If you’re also emailing professors, keep the plan aligned with your outreach message so you don’t look scattered:
* https://eclatinstitute.sg/blog/scholarships/MEXT-Research-Singapore-Professor-Outreach-Email-Strategy-Guide-2026
---
## 3) The “anti-buzzword” checklist (make it readable)
Before you submit, search your draft for words like:
* “passion”, “impact”, “innovation”, “global”, “meaningful”
Then replace each with something concrete:
* What did you do?
* What did you measure/build/analyse?
* What did you learn?
* What will you do next in Japan?
If you can’t answer those questions, the sentence is too vague.
---
## 4) How this connects to your recommendation letter (brief your referee properly)

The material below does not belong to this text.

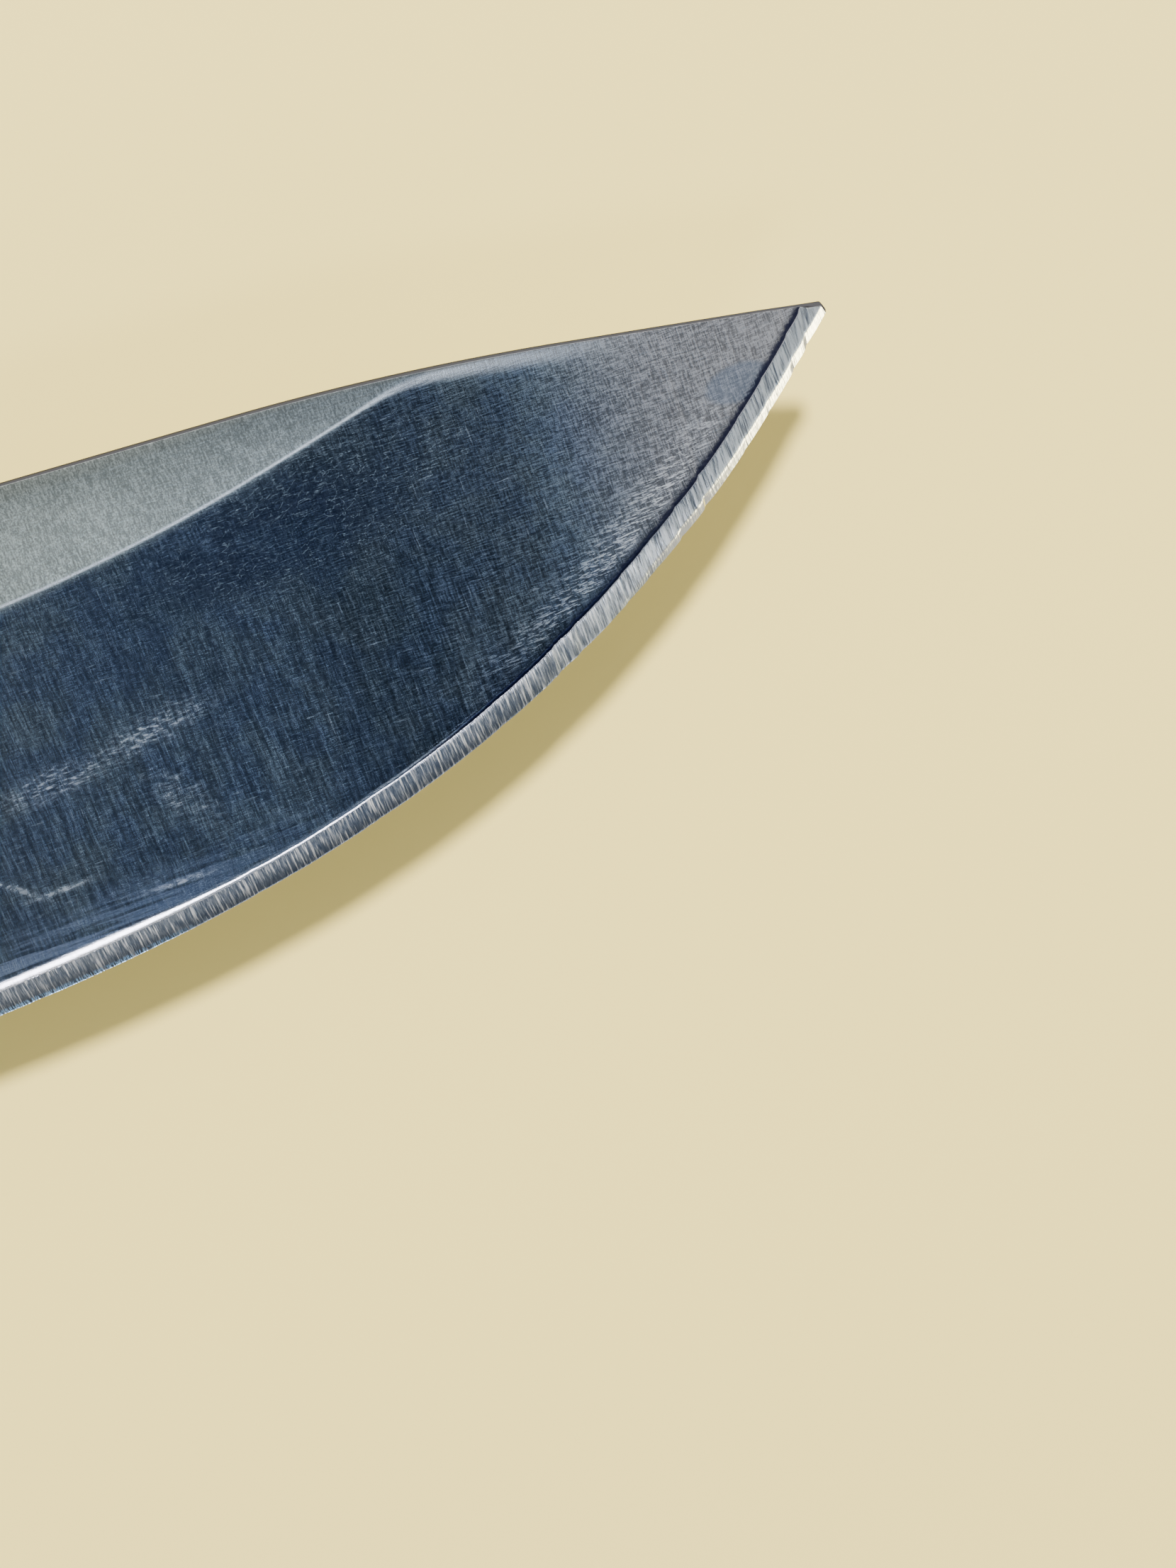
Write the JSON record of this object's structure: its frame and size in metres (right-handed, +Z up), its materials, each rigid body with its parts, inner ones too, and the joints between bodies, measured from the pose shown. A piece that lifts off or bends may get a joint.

MEXT accepts recommendation letters in various formats, but the official application page publishes a sample that shows what recommenders are expected to comment on:
* https://www.studyinjapan.go.jp/en/_mt/2025/04/07-2026_Research_SampleRecommendation.pdf
When you ask a teacher/professor to recommend you, don’t just say “please write me a letter”.
Give them:
* your 1-page research plan summary (the core idea)
* your CV (one page is fine)
* the official sample link above (so they see the expected content areas)
* your deadline and submission rules (sealed envelope / signing across the seal, if required by your channel)
If you’re applying via Singapore’s embassy track, confirm the local submission rules here:
* https://www.sg.emb-japan.go.jp/itpr_en/culture_mext_research.html
---
## 5) Next action (today)
Do this in one sitting (60–90 minutes):
1. Download the official form and read the guide section:
- https://www.studyinjapan.go.jp/en/_mt/2025/04/05-2026_Research_Studyplan.pdf
2. Draft Section 1 as 8–12 bullet-style sentences (past/present field of study).
3. Draft Section 2 as a one-sentence research question + 8–12 bullets (theme + plan).